The evolution of what we do has been awesome and incredible, and that evolution continues. With so many outlets out there now, fans have more alternatives to the mainstream media than ever, and that’s good … but it’s also bad, because sections of fan media and the straight press are in a race to the bottom, feeding off each other even as the content grows more vacuous and out of step with what the real fans want; information and insight … a little bit more than transfer rumours.
The bottom line is that as this industry evolves, we in the fan media have to evolve with it. But it needs to evolve in the right manner, and in the right direction. We can’t become an extension of the mainstream press either by accident or design. We must not be reduced to competing with each other for hits regardless of how we get them.
Being a Bampot … that meant something at the start.

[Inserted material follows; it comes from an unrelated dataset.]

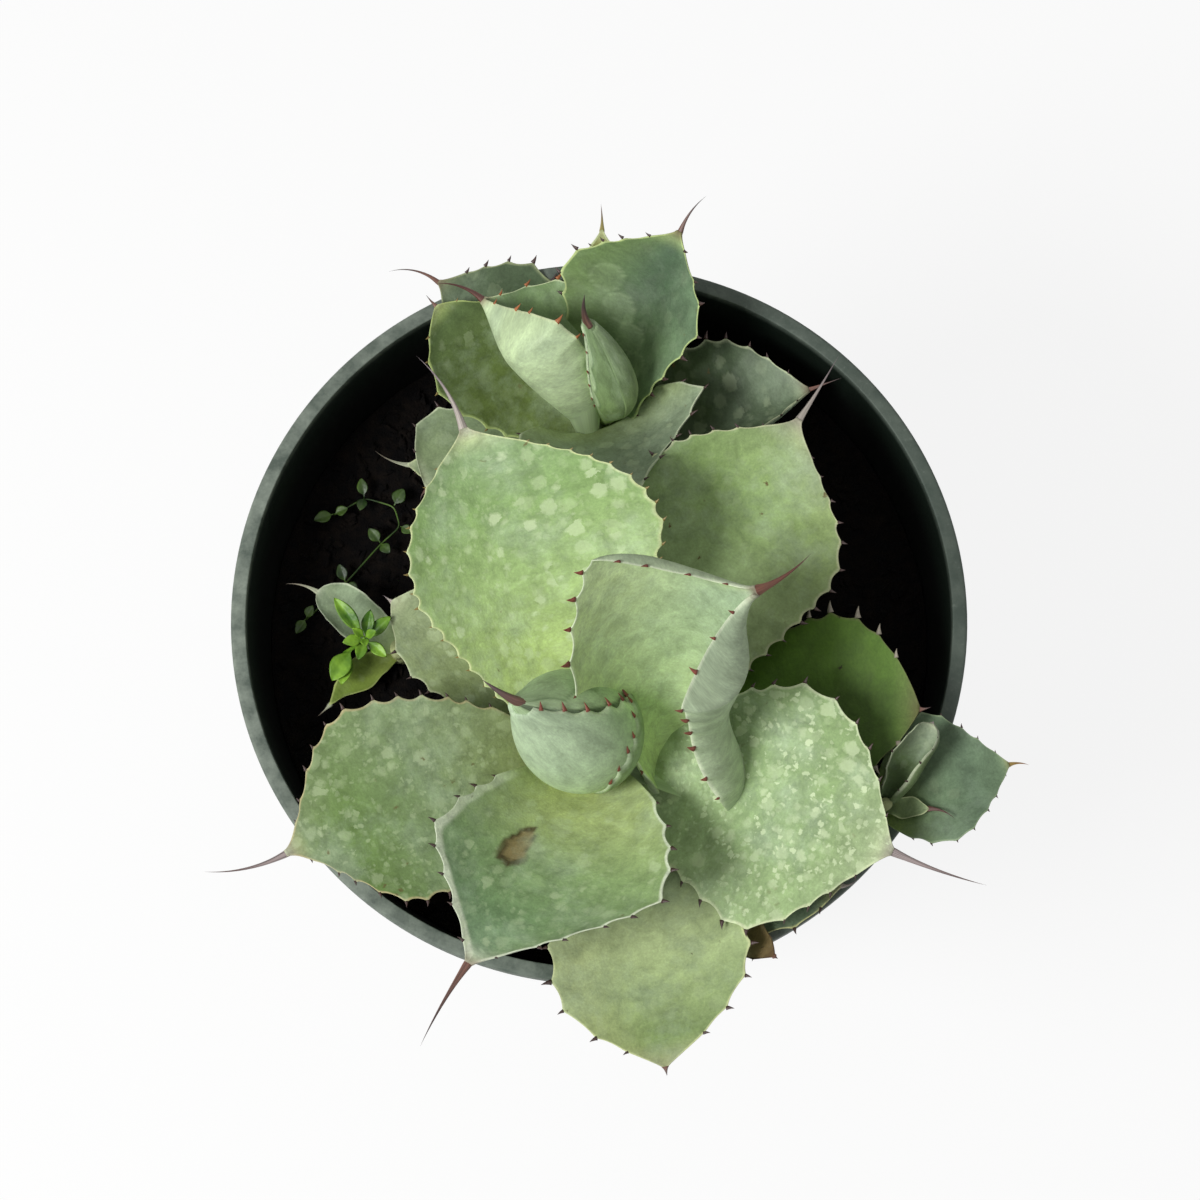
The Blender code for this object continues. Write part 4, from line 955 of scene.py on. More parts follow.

That was important. In my view, it still is and that’s why I’ve started this project. Over the next few months it will take shape, and things that make you scratch your heads now will start to make more sense. The landscape is changing even as we’re looking at it … things will look very different come the start of the next domestic campaign. Change, but change for the better I think.
I know this; there’s never been a more important time to be good at this stuff, to care about this stuff, to debate the real issues without fear or favour. This stuff does matter. Being a Bampot still matters. This is how we keep this game sane.
One day, who knows? We might even make it clean.